Gee, I wonder if the new Pope would have any reason to be cynical about gay activists' willingness to engage in rational dialogue?

One protest that was announced was an upcoming zap of Josef Cardinal Ratzinger, the German prelate who was head of the Congregation for the Doctrine of Faith. He had written a paper for the Vatican in which he said that homosexuality was "intrinsically disordered" and a "moral evil."
[. . . ]
Ratzinger took the podium and began to speak. As soon as he finished his first sentence, a group of about eight people to the left of the crowd leaped to their feet and began chanting "Stop the Inquisition!" They chanted feverishly and loudly, their voices echoing throughout the building. The entire room was fixated on them. Activists suddenly appeared in the back of the church and began giving out fliers explaining the action. Two men on the other side of the room jumped up and, pointing at Ratzinger, began to scream, "Antichrist!" another man jumped up, in one of the first few rows near the prelate, and yelled, "Nazi!" All over the church, angry people began to shout down the protestors who were near them; chaotic yelling matches broke out.

It was electrifying. Chills ran up and down my spine as I watched the protestors and then looked back at Ratzinger. Soon, anger swelled up inside me: This man was the embodiment of all that had oppressed me, all the horrors I had suffered as a child. It was because of his bigotry that my family, my church -- everyone around me -- had alienated me, and it was because of his bigotry that I was called "faggot" in school. Because of his bigotry I was treated like garbage. He was responsible for the hell I'd endured. He and his kind were the people who forced me to live in shame, in the closet. I became livid...

Suddenly, I jumped up on one of the marble platforms and, looking down, I addressed the entire congregation in the loudest voice I could. My voice rang out as if it were amplified. I pointed at Ratzinger and shouted: "He is no man of God!" The shocked faces of the assembled Catholics turned to the back of the room to look at me as I continued: "He is no man of God -- he is the Devil!"

Such stories are as common as Hollywood breakups.

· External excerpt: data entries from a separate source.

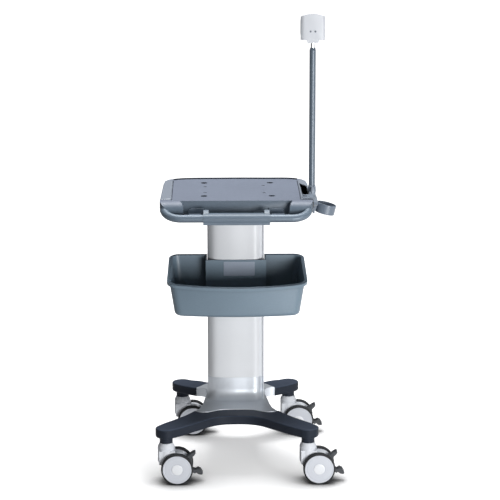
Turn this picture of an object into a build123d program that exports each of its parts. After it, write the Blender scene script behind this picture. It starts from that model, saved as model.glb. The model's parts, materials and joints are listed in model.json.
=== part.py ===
from build123d import *
import os
from math import sin, cos, radians, sqrt

os.makedirs("parts", exist_ok=True)

# ---------------------------------------------------------------------------
# Mobile trolley for a portable ultrasound scanner.  Millimetres, +Z up, the
# user stands at -Y and faces +Y, +X is the user's right.  All the lengths
# below are measured from the centre line of the casters (x), from a cross
# line a little in front of the column (y) and from the floor (height).
# XO, YO move that working origin so that the part's own origin lies on the
# floor under the middle of the whole trolley.
# ---------------------------------------------------------------------------
XO, YO = -40.4, -12.5

# casters: 100 mm twin wheels, trailing to +X at rest
WHEEL_R = 50.0
TRAIL = 34.0
WHEEL_IN, WHEEL_OUT = 25.0, 46.0          # inner and outer face of a wheel
TYRE_SEAT_R = 43.0
CAP_R = 45.0
HUBCAP_R = 17.5
AXLE_R = 6.0
RUN = 0.05                                 # running clearance, radial
PIN_R = 3.0
HOUSING_R = 26.3
HOUSING_TOP = 126.7
BOSS_R = 20.3
BOSS_BOT = 127.3
STEM_R = 8.0
CASTERS = {
    "front_left": (-221.5, -240.0),
    "front_right": (221.5, -240.0),
    "rear_left": (-177.0, 265.0),
    "rear_right": (177.0, 265.0),
}
PIVOT = (37.0, 8.0)                        # pedal pin from the wheel centre

# base
LEG_BOT, LEG_TOP = 145.0, 175.0
CAST_BOT, CAST_TOP = 147.0, 177.0
SKIN = 6.0
SKIRT = 32.0                               # concave sweep up to the column
NECK_TOP = 248.0
TONGUE_BOT, TONGUE_TOP = 151.0, 165.0
TONGUE_W = 60.0

# column
COL_W, COL_F, COL_B = 91.3, 60.0, 160.0
COL_TOP = 858.0
COL_WALL = 3.2
SCREW_X, SCREW_Y = 72.0, (92.0, 128.0)
SCREW_R = 4.0

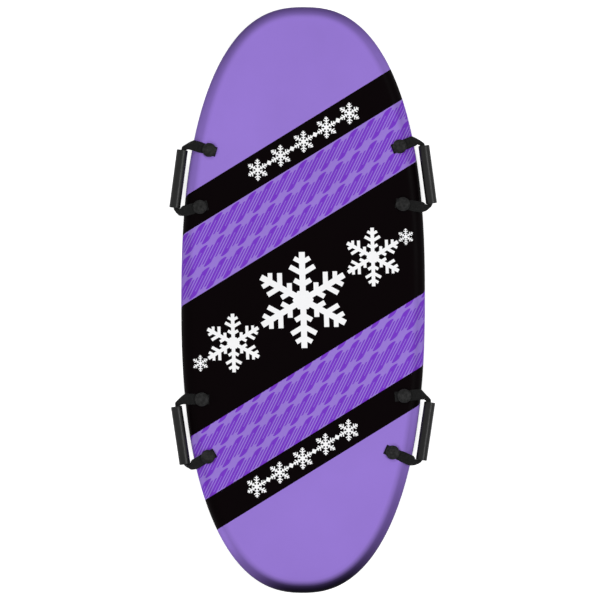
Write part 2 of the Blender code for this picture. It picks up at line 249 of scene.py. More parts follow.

In this post I discuss three albatrosses hanging around the neck of gay activism: the refusal of many activist organizations to ostracize NAMBLA, the close association with the political correctness movement, and lobbying efforts to mandate what children will be taught about "tolerance" and sexuality. Add a fourth: the rabid incivility of many activists, and the failure of activist organizations to roundly condemn it. Who suffers? The two groups that are capable of constructive dialogue:

There are gay people who support parents' right to choose their children's educational options, who respect the rights of private creed-based organizations to exclude gays or atheists or whomever from membership, and who accept that people don't have to like each other's ideas, actions, or psychological orientation in order to like each other. Likewise, there are social conservatives who feel the same about getting along with others, who believe that a few or many of the benefits associated with marriage could be extended to other relationships (not just gay ones) without insulting the institution of marriage, and who believe that, at least to some degree, the government has too much of its hand in (nominally) defending cultural values - that some of that "defense" should be assumed wholly by the private sector. These people need to find each other somehow.